Besides the confusing complexities of the Affordable Care Act, now leading consumer experts are warning citizens about the growing number of con-artists looking to profit from the confusion felt by most Americans.

CNBC reported Thursday that as we get closer to Oct. 1 (when the state health care exchanges are supposed to open), many consumers will be swindled.

Why?

Lois Greisman, associate director of the Bureau of Consumer Protection at the Federal Trade Commission, says the tremendous confusion creates opportunity for fraudsters.

Already, law enforcement officials are seeing fake health care exchanges popping up all over the Internet

On Oct. 1 Americans without insurance can go to these state exchanges and shop for a program they think will serve their needs. Mike Kriedler, Washington state's insurance commissioner says those with insurance can also shop at the exchanges to see if they can get a better deal.

But many of the bogus exchange websites are sophisticated and some of the scammers are using stolen or replicated official government logos on the sites.

According to CNBC:

There are fake exchanges already up and running on the Internet," said Monica Lindeen, Montana's Commissioner of Securities and Insurance. "If you do a search and type in 'exchange,' you'll find all sorts of websites that claim to be in the exchange when they are not."

Officials say that a large number of savvy consumers have already been swindled up to hundreds of thousands of dollars. They set up a plan and make their online payments or deposits only to find their bank accounts cleaned out.
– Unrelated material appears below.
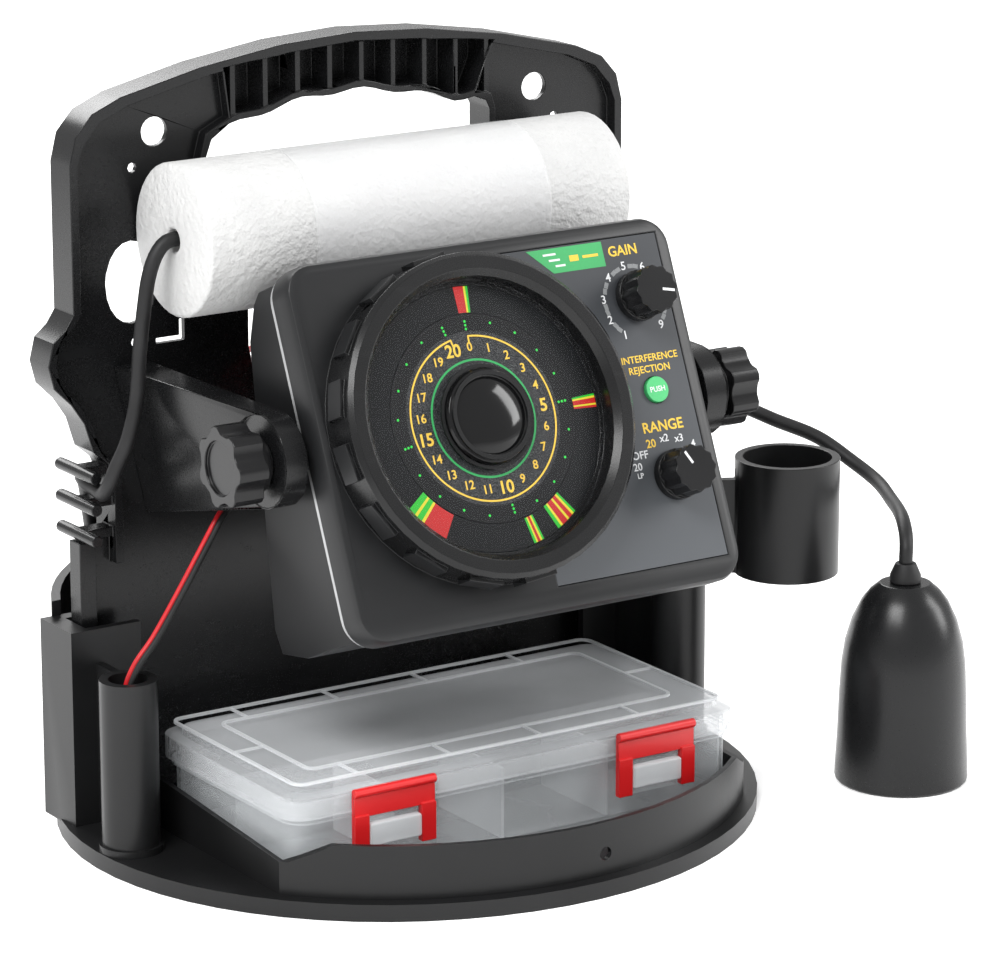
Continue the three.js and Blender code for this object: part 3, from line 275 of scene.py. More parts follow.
def makeFinishes():
    made = {}
    for name, dark, pale, rough, others in [
        ("casePlastic", (0.0075, 0.0076, 0.008), (0.016, 0.0163, 0.017), 0.36, {}),
        ("panelPlastic", (0.0055, 0.0056, 0.006), (0.011, 0.0113, 0.012), 0.27, {}),
        ("headPlastic", (0.011, 0.0113, 0.012), (0.018, 0.0185, 0.0195), 0.38, {"grain": 1800}),
        ("hoodPlastic", (0.005, 0.0051, 0.0054), (0.010, 0.0103, 0.011), 0.27, {"grain": 2200}),
        ("glossPlastic", (0.003, 0.003, 0.0032), (0.006, 0.006, 0.0065), 0.10,
         {"spread": 0.05, "grain": 2600, "grainDepth": 0.00001, "scratch": 0.25}),
        ("knobPlastic", (0.005, 0.005, 0.0054), (0.010, 0.010, 0.0108), 0.24, {"grain": 2400}),
    ]:
        made[name] = mouldedPlastic(name, dark, pale, rough, **others)

    shade = Shade("softRubber", specular_ior_level=0.35)
    dust = shade.noise(60, detail=5)
    pores = shade.noise(2600, detail=1)
    dusty = dust.remap(0.4, 0.75)
    shade.set("Base Color", shade.mixColour(dusty, (0.007, 0.007, 0.0074), (0.016, 0.016, 0.017)))
    shade.set("Roughness", 0.46 + dust * 0.16)
    shade.set("Normal", shade.bump(pores, 0.3, 0.00003))
    made["softRubber"] = shade.material

    shade = Shade("labelGrey", specular_ior_level=0.35)
    sweep = Signal(shade, shade.node("ShaderNodeSeparateXYZ", None, {0: shade.place}).outputs[2])
    film = shade.noise(2200, detail=1)
    # the label is painted lighter towards its bottom and darker towards its top: a painted sheen for the light
    # falling on its lower part
    height = sweep.remap(0.11, 0.25)
    shade.set("Base Color", shade.mixColour(height, (0.078, 0.084, 0.092), (0.040, 0.043, 0.048)))
    shade.set("Roughness", 0.40 + (film - 0.5) * 0.12)
    shade.set("Normal", shade.bump(film, 0.25, 0.00002))
    made["labelGrey"] = shade.material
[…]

If consumers do choose to utilize Obamacare, one of the safest ways to start the search and avoid fraud is to go to the official government website: HealthCare.gov.

This site has complete details of the 17 states (including Washington) that have already set up their exchanges and those reportedly ready by Oct. 1.

By the way, 26 states have refused to set up exchanges and are preparing legal action against the federal government.